The US’s dual focus on Russia and China poses strategic dilemmas for NATO, with debates about future roles and capabilities, including potential involvement in the Indo-Pacific region, hinting at possible imperial overreach.
But simultaneously, NATO is being encouraged to raise a €100 billion fund to continue financing the war in Ukraine even if Trump wins the presidential race. Plans are also afoot for NATO to take a more active role in managing the Ukraine Defense Contact Group that arranges arms deliveries to Kyiv. How this will materialize and in what timeframe is ambiguous. Will it be timely considering that Zelensky is firing an SOS practically every day for more arms and funds.
On the sidelines of the recent NATO foreign ministers meeting in Brussels, Lithuania’s foreign minister Gabrielius Landsbergis told reporters, “Unfortunately, it could be that NATO’s biggest battles and fights are still in the future. If those battles come and we are not prepared, that will be the biggest mistake that we can ever have.” Incidentally, some western analysts opine that the old idea for the US to lead a military alliance needs to be dumped, while others say that even with Finland and Sweden NATO lacks a capable defensive presence in the North especially against a threat in the arctic.
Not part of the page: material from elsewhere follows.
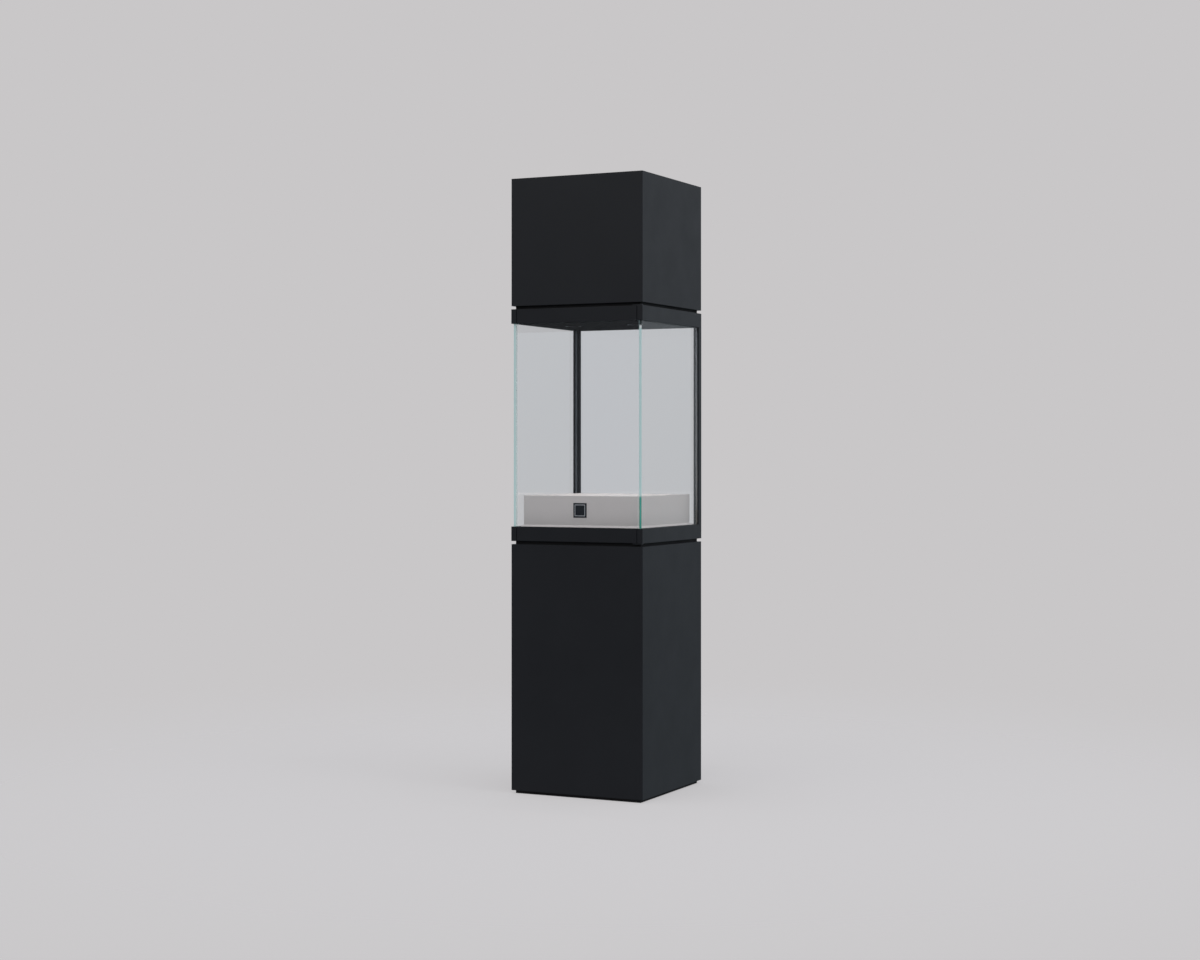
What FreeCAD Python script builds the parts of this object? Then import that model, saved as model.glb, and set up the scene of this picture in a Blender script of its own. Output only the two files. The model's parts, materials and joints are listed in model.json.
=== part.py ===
import FreeCAD, Part
import math
import os
import Sketcher
from FreeCAD import Vector

# Tower display case: a steel pedestal, a glazed chamber with a pivoted front
# glass door and a closed canopy that holds the lighting gear.
# Frame: origin at the centre of the footprint on the floor, +Z up,
# -Y is the glass door (public side), +Y is the service side. Millimetres.

doc = FreeCAD.newDocument("tower_display_case")
sheet = doc.addObject("Spreadsheet::Sheet", "Dims")


class Q:
    """A size: its value now, and the sheet expression that drives it."""

    def __init__(self, v, e):
        self.v = float(v)
        self.e = e

    def __add__(self, o):
        o = q(o)
        return Q(self.v + o.v, "(%s + %s)" % (self.e, o.e))

    def __radd__(self, o):
        return q(o) + self

    def __sub__(self, o):
        o = q(o)
        return Q(self.v - o.v, "(%s - %s)" % (self.e, o.e))

    def __rsub__(self, o):
        return q(o) - self

    def __mul__(self, o):
        o = q(o)
        return Q(self.v * o.v, "(%s * %s)" % (self.e, o.e))

    def __rmul__(self, o):
        return q(o) * self

    def __truediv__(self, o):
        o = q(o)
        return Q(self.v / o.v, "(%s / %s)" % (self.e, o.e))

    def __neg__(self):
        return Q(-self.v, "(0 - %s)" % self.e)


def q(x):
    if isinstance(x, Q):
        return x
    x = float(x)
    return Q(x, "%.6g" % x if x >= 0 else "(0 - %.6g)" % -x)


rows = []


def dim(alias, value):
    n = len(rows) + 2
    rows.append(alias)
    sheet.set("A%d" % n, alias)
    sheet.set("B%d" % n, "%.6g" % value)
    sheet.setAlias("B%d" % n, alias)
    return Q(value, "Dims." + alias)


def bind(obj, prop, value):
    value = q(value)
    if "Dims." in value.e:
        obj.setExpression(prop, value.e)


def place(obj, x, y, z, rot=None):
    x, y, z = q(x), q(y), q(z)
    obj.Placement = FreeCAD.Placement(
        Vector(x.v, y.v, z.v), rot or FreeCAD.Rotation()
    )
    for axis, value in (("x", x), ("y", y), ("z", z)):
        bind(obj, "Placement.Base." + axis, value)


def box(x0, x1, y0, y1, z0, z1):
    o = doc.addObject("Part::Box", "bar")
    for prop, size in (
        ("Length", q(x1) - q(x0)),
        ("Width", q(y1) - q(y0)),
        ("Height", q(z1) - q(z0)),
    ):
        setattr(o, prop, size.v)
        bind(o, prop, size)
    place(o, x0, y0, z0)
    return o


TURN = {
    "z": FreeCAD.Rotation(),
    "x": FreeCAD.Rotation(Vector(0, 1, 0), 90),
    "y": FreeCAD.Rotation(Vector(1, 0, 0), -90),
}


def cyl(x, y, z, r, length, axis="z"):
    """A cylinder that starts at x, y, z and runs along +axis."""
    o = doc.addObject("Part::Cylinder", "rod")
    r, length = q(r), q(length)
    o.Radius, o.Height = r.v, length.v
    bind(o, "Radius", r)
    bind(o, "Height", length)
    place(o, x, y, z, TURN[axis])
    return o


def group(items, label="group"):
    o = doc.addObject("Part::Compound", label)
    o.Links = items
    return o


def fuse(items):
    o = doc.addObject("Part::MultiFuse", "joined")
    o.Shapes = items
    o.Refine = True
    return o


def cut(base, tools):
    o = doc.addObject("Part::Cut", "cut")
    o.Base = base
    o.Tool = tools[0] if len(tools) == 1 else group(tools, "cutters")
    return o


def edges_of(shape, keep):
    found = []
    for i, e in enumerate(shape.Edges):
        a, b = e.Vertexes[0].Point, e.Vertexes[-1].Point
        if keep(a, b):
            found.append(i + 1)
    return found


def eased(base, radius, keep=lambda a, b: True, kind="Part::Fillet"):
    """Rounded (or bevelled) edges on a plain bar."""
    doc.recompute()
    o = doc.addObject(kind, "eased")
    o.Base = base
    o.Edges = [(i, radius, radius) for i in edges_of(base.Shape, keep)]
    return o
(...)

The US has some 750 military bases in 80 countries. But in preparing to fight China it appears to be looking for NATO tasking and deployments in the Indo-Pacific. How this will pan out and will it amount to an ‘imperial overreach’ only time will show. A bigger anniversary bash of NATO is planned in Washington DC during July 2024 – just months before the US presidential elections. Some future plans of NATO may emerge then.